> [Recorded information]
============

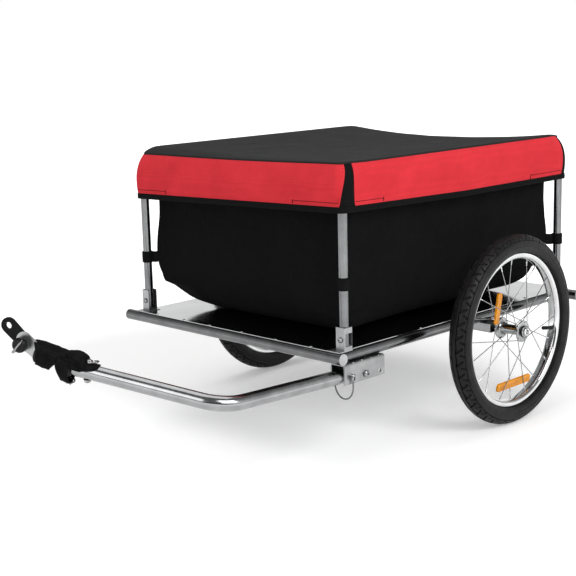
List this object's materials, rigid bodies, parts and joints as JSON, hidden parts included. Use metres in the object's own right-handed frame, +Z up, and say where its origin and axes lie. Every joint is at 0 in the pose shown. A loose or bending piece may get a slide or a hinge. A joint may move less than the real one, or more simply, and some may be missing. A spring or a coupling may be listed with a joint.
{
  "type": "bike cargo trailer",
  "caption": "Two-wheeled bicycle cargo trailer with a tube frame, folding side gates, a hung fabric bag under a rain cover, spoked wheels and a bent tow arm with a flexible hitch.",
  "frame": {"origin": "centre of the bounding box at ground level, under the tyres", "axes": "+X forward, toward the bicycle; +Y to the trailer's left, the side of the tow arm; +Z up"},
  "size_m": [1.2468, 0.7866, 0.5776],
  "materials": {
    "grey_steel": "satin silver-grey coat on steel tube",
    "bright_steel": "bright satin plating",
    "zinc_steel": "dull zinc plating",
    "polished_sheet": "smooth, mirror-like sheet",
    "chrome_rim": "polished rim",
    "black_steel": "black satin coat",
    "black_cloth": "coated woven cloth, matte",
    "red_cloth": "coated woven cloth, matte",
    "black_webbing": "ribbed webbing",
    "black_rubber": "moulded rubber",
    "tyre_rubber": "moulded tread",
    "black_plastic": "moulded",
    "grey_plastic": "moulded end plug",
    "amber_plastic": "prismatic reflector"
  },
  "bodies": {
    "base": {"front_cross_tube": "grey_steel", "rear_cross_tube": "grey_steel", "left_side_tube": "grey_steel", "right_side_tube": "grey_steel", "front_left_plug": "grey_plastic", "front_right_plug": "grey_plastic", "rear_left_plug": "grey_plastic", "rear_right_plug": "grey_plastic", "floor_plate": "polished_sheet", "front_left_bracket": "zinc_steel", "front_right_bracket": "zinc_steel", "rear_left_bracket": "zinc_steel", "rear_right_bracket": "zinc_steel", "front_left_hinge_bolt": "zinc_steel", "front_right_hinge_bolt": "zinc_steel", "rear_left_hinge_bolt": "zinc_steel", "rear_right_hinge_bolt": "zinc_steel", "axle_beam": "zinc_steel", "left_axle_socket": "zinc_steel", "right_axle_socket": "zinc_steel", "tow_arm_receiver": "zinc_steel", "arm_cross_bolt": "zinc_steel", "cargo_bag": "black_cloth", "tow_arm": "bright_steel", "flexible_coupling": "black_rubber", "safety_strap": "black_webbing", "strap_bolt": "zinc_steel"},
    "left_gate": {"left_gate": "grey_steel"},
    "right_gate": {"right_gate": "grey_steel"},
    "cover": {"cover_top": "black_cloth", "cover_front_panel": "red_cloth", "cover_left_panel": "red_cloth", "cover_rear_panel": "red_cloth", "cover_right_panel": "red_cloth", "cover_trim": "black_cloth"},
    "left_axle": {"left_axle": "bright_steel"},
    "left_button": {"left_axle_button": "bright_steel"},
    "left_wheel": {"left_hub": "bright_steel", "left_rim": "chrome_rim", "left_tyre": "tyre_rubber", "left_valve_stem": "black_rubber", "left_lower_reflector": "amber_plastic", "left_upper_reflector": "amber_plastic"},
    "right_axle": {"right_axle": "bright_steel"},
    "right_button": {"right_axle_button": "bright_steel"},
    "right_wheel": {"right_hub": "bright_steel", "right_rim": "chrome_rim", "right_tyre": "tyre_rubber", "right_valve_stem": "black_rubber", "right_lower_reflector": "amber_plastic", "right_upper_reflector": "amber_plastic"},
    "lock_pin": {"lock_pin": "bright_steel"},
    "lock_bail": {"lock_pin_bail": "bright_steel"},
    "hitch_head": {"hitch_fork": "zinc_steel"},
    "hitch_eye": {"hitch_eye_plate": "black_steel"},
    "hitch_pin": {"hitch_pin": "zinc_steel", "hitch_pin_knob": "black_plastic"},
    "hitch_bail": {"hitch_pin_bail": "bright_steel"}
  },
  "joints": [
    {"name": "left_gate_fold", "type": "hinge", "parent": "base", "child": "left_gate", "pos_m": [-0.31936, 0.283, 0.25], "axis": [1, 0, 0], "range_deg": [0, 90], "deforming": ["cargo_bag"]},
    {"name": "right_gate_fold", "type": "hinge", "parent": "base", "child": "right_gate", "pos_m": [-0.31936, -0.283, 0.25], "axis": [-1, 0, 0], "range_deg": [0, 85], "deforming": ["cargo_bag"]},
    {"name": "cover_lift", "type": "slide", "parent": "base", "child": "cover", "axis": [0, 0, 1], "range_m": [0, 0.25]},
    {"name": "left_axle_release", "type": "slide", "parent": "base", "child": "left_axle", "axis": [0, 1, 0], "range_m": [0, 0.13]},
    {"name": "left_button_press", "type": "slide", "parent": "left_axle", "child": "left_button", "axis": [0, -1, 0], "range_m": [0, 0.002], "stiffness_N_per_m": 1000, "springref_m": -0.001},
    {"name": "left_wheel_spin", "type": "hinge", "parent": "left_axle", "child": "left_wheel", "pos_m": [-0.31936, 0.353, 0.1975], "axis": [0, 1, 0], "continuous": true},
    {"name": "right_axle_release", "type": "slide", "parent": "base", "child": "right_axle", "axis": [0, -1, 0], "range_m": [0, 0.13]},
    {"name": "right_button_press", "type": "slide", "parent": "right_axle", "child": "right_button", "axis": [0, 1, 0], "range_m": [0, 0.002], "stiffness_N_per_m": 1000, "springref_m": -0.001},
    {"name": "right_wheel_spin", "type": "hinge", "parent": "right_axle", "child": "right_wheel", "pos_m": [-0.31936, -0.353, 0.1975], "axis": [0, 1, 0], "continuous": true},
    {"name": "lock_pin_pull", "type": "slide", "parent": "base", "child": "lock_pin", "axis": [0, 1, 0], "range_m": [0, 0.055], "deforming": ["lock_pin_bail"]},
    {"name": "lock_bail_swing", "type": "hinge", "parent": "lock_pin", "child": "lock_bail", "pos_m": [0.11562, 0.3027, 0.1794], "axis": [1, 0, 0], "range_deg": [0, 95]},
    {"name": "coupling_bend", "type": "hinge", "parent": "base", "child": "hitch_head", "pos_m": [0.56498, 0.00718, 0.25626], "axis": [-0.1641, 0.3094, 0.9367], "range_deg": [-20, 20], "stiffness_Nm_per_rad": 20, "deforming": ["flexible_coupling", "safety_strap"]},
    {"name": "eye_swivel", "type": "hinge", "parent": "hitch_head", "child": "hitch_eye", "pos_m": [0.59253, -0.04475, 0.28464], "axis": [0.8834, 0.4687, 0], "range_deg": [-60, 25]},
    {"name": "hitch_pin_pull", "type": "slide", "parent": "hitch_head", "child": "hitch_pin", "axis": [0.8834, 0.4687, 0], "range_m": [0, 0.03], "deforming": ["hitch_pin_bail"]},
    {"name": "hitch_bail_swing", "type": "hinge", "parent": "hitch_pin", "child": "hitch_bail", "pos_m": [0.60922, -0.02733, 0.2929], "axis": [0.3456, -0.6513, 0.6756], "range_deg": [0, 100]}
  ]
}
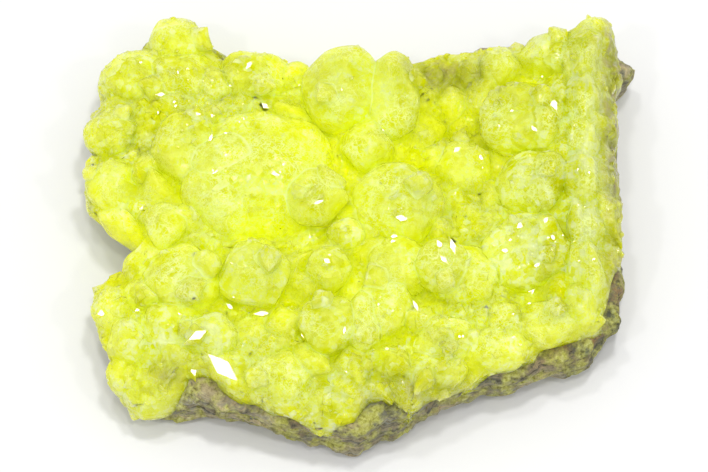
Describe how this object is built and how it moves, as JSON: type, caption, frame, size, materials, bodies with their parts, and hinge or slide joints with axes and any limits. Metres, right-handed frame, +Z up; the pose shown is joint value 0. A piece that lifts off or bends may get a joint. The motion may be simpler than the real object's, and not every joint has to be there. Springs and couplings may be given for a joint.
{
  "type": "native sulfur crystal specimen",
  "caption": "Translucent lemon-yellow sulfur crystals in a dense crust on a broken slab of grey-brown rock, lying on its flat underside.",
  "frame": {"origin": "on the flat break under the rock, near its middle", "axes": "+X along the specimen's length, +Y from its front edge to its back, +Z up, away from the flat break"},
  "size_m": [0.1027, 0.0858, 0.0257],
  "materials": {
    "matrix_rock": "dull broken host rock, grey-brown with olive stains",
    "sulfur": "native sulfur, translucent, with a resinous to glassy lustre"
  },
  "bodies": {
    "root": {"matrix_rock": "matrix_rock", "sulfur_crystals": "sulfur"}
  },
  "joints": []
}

============

> [Problem to solve] Extract each record, keeping it identical to the original.

> [Solution to this problem]
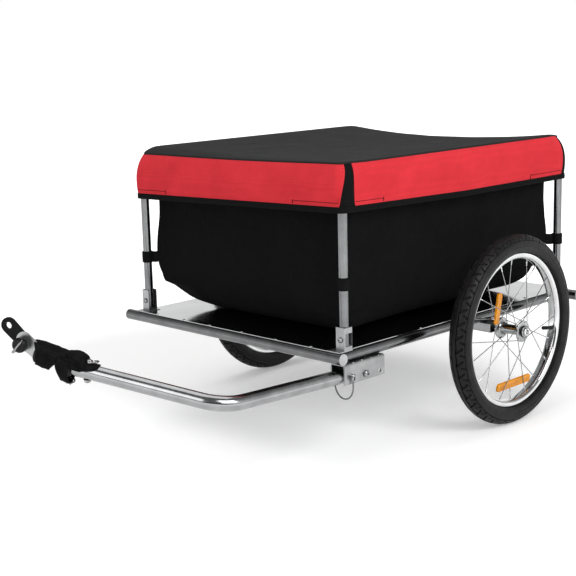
List this object's materials, rigid bodies, parts and joints as JSON, hidden parts included. Use metres in the object's own right-handed frame, +Z up, and say where its origin and axes lie. Every joint is at 0 in the pose shown. A loose or bending piece may get a slide or a hinge. A joint may move less than the real one, or more simply, and some may be missing. A spring or a coupling may be listed with a joint.
{
  "type": "bike cargo trailer",
  "caption": "Two-wheeled bicycle cargo trailer with a tube frame, folding side gates, a hung fabric bag under a rain cover, spoked wheels and a bent tow arm with a flexible hitch.",
  "frame": {"origin": "centre of the bounding box at ground level, under the tyres", "axes": "+X forward, toward the bicycle; +Y to the trailer's left, the side of the tow arm; +Z up"},
  "size_m": [1.2468, 0.7866, 0.5776],
  "materials": {
    "grey_steel": "satin silver-grey coat on steel tube",
    "bright_steel": "bright satin plating",
    "zinc_steel": "dull zinc plating",
    "polished_sheet": "smooth, mirror-like sheet",
    "chrome_rim": "polished rim",
    "black_steel": "black satin coat",
    "black_cloth": "coated woven cloth, matte",
    "red_cloth": "coated woven cloth, matte",
    "black_webbing": "ribbed webbing",
    "black_rubber": "moulded rubber",
    "tyre_rubber": "moulded tread",
    "black_plastic": "moulded",
    "grey_plastic": "moulded end plug",
    "amber_plastic": "prismatic reflector"
  },
  "bodies": {
    "base": {"front_cross_tube": "grey_steel", "rear_cross_tube": "grey_steel", "left_side_tube": "grey_steel", "right_side_tube": "grey_steel", "front_left_plug": "grey_plastic", "front_right_plug": "grey_plastic", "rear_left_plug": "grey_plastic", "rear_right_plug": "grey_plastic", "floor_plate": "polished_sheet", "front_left_bracket": "zinc_steel", "front_right_bracket": "zinc_steel", "rear_left_bracket": "zinc_steel", "rear_right_bracket": "zinc_steel", "front_left_hinge_bolt": "zinc_steel", "front_right_hinge_bolt": "zinc_steel", "rear_left_hinge_bolt": "zinc_steel", "rear_right_hinge_bolt": "zinc_steel", "axle_beam": "zinc_steel", "left_axle_socket": "zinc_steel", "right_axle_socket": "zinc_steel", "tow_arm_receiver": "zinc_steel", "arm_cross_bolt": "zinc_steel", "cargo_bag": "black_cloth", "tow_arm": "bright_steel", "flexible_coupling": "black_rubber", "safety_strap": "black_webbing", "strap_bolt": "zinc_steel"},
    "left_gate": {"left_gate": "grey_steel"},
    "right_gate": {"right_gate": "grey_steel"},
    "cover": {"cover_top": "black_cloth", "cover_front_panel": "red_cloth", "cover_left_panel": "red_cloth", "cover_rear_panel": "red_cloth", "cover_right_panel": "red_cloth", "cover_trim": "black_cloth"},
    "left_axle": {"left_axle": "bright_steel"},
    "left_button": {"left_axle_button": "bright_steel"},
    "left_wheel": {"left_hub": "bright_steel", "left_rim": "chrome_rim", "left_tyre": "tyre_rubber", "left_valve_stem": "black_rubber", "left_lower_reflector": "amber_plastic", "left_upper_reflector": "amber_plastic"},
    "right_axle": {"right_axle": "bright_steel"},
    "right_button": {"right_axle_button": "bright_steel"},
    "right_wheel": {"right_hub": "bright_steel", "right_rim": "chrome_rim", "right_tyre": "tyre_rubber", "right_valve_stem": "black_rubber", "right_lower_reflector": "amber_plastic", "right_upper_reflector": "amber_plastic"},
    "lock_pin": {"lock_pin": "bright_steel"},
    "lock_bail": {"lock_pin_bail": "bright_steel"},
    "hitch_head": {"hitch_fork": "zinc_steel"},
    "hitch_eye": {"hitch_eye_plate": "black_steel"},
    "hitch_pin": {"hitch_pin": "zinc_steel", "hitch_pin_knob": "black_plastic"},
    "hitch_bail": {"hitch_pin_bail": "bright_steel"}
  },
  "joints": [
    {"name": "left_gate_fold", "type": "hinge", "parent": "base", "child": "left_gate", "pos_m": [-0.31936, 0.283, 0.25], "axis": [1, 0, 0], "range_deg": [0, 90], "deforming": ["cargo_bag"]},
    {"name": "right_gate_fold", "type": "hinge", "parent": "base", "child": "right_gate", "pos_m": [-0.31936, -0.283, 0.25], "axis": [-1, 0, 0], "range_deg": [0, 85], "deforming": ["cargo_bag"]},
    {"name": "cover_lift", "type": "slide", "parent": "base", "child": "cover", "axis": [0, 0, 1], "range_m": [0, 0.25]},
    {"name": "left_axle_release", "type": "slide", "parent": "base", "child": "left_axle", "axis": [0, 1, 0], "range_m": [0, 0.13]},
    {"name": "left_button_press", "type": "slide", "parent": "left_axle", "child": "left_button", "axis": [0, -1, 0], "range_m": [0, 0.002], "stiffness_N_per_m": 1000, "springref_m": -0.001},
    {"name": "left_wheel_spin", "type": "hinge", "parent": "left_axle", "child": "left_wheel", "pos_m": [-0.31936, 0.353, 0.1975], "axis": [0, 1, 0], "continuous": true},
    {"name": "right_axle_release", "type": "slide", "parent": "base", "child": "right_axle", "axis": [0, -1, 0], "range_m": [0, 0.13]},
    {"name": "right_button_press", "type": "slide", "parent": "right_axle", "child": "right_button", "axis": [0, 1, 0], "range_m": [0, 0.002], "stiffness_N_per_m": 1000, "springref_m": -0.001},
    {"name": "right_wheel_spin", "type": "hinge", "parent": "right_axle", "child": "right_wheel", "pos_m": [-0.31936, -0.353, 0.1975], "axis": [0, 1, 0], "continuous": true},
    {"name": "lock_pin_pull", "type": "slide", "parent": "base", "child": "lock_pin", "axis": [0, 1, 0], "range_m": [0, 0.055], "deforming": ["lock_pin_bail"]},
    {"name": "lock_bail_swing", "type": "hinge", "parent": "lock_pin", "child": "lock_bail", "pos_m": [0.11562, 0.3027, 0.1794], "axis": [1, 0, 0], "range_deg": [0, 95]},
    {"name": "coupling_bend", "type": "hinge", "parent": "base", "child": "hitch_head", "pos_m": [0.56498, 0.00718, 0.25626], "axis": [-0.1641, 0.3094, 0.9367], "range_deg": [-20, 20], "stiffness_Nm_per_rad": 20, "deforming": ["flexible_coupling", "safety_strap"]},
    {"name": "eye_swivel", "type": "hinge", "parent": "hitch_head", "child": "hitch_eye", "pos_m": [0.59253, -0.04475, 0.28464], "axis": [0.8834, 0.4687, 0], "range_deg": [-60, 25]},
    {"name": "hitch_pin_pull", "type": "slide", "parent": "hitch_head", "child": "hitch_pin", "axis": [0.8834, 0.4687, 0], "range_m": [0, 0.03], "deforming": ["hitch_pin_bail"]},
    {"name": "hitch_bail_swing", "type": "hinge", "parent": "hitch_pin", "child": "hitch_bail", "pos_m": [0.60922, -0.02733, 0.2929], "axis": [0.3456, -0.6513, 0.6756], "range_deg": [0, 100]}
  ]
}
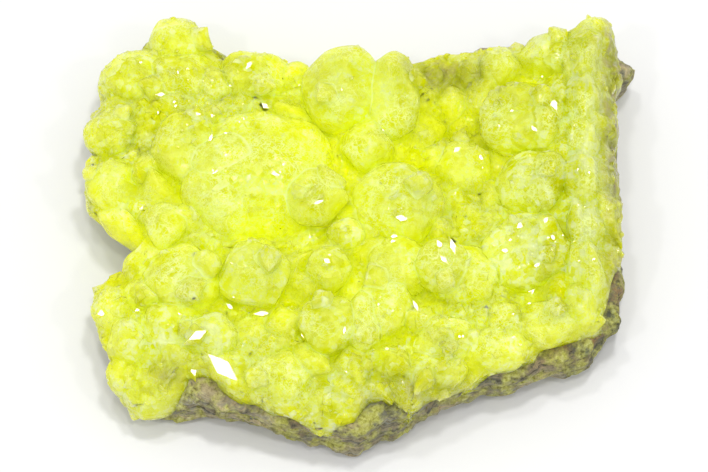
Describe how this object is built and how it moves, as JSON: type, caption, frame, size, materials, bodies with their parts, and hinge or slide joints with axes and any limits. Metres, right-handed frame, +Z up; the pose shown is joint value 0. A piece that lifts off or bends may get a joint. The motion may be simpler than the real object's, and not every joint has to be there. Springs and couplings may be given for a joint.
{
  "type": "native sulfur crystal specimen",
  "caption": "Translucent lemon-yellow sulfur crystals in a dense crust on a broken slab of grey-brown rock, lying on its flat underside.",
  "frame": {"origin": "on the flat break under the rock, near its middle", "axes": "+X along the specimen's length, +Y from its front edge to its back, +Z up, away from the flat break"},
  "size_m": [0.1027, 0.0858, 0.0257],
  "materials": {
    "matrix_rock": "dull broken host rock, grey-brown with olive stains",
    "sulfur": "native sulfur, translucent, with a resinous to glassy lustre"
  },
  "bodies": {
    "root": {"matrix_rock": "matrix_rock", "sulfur_crystals": "sulfur"}
  },
  "joints": []
}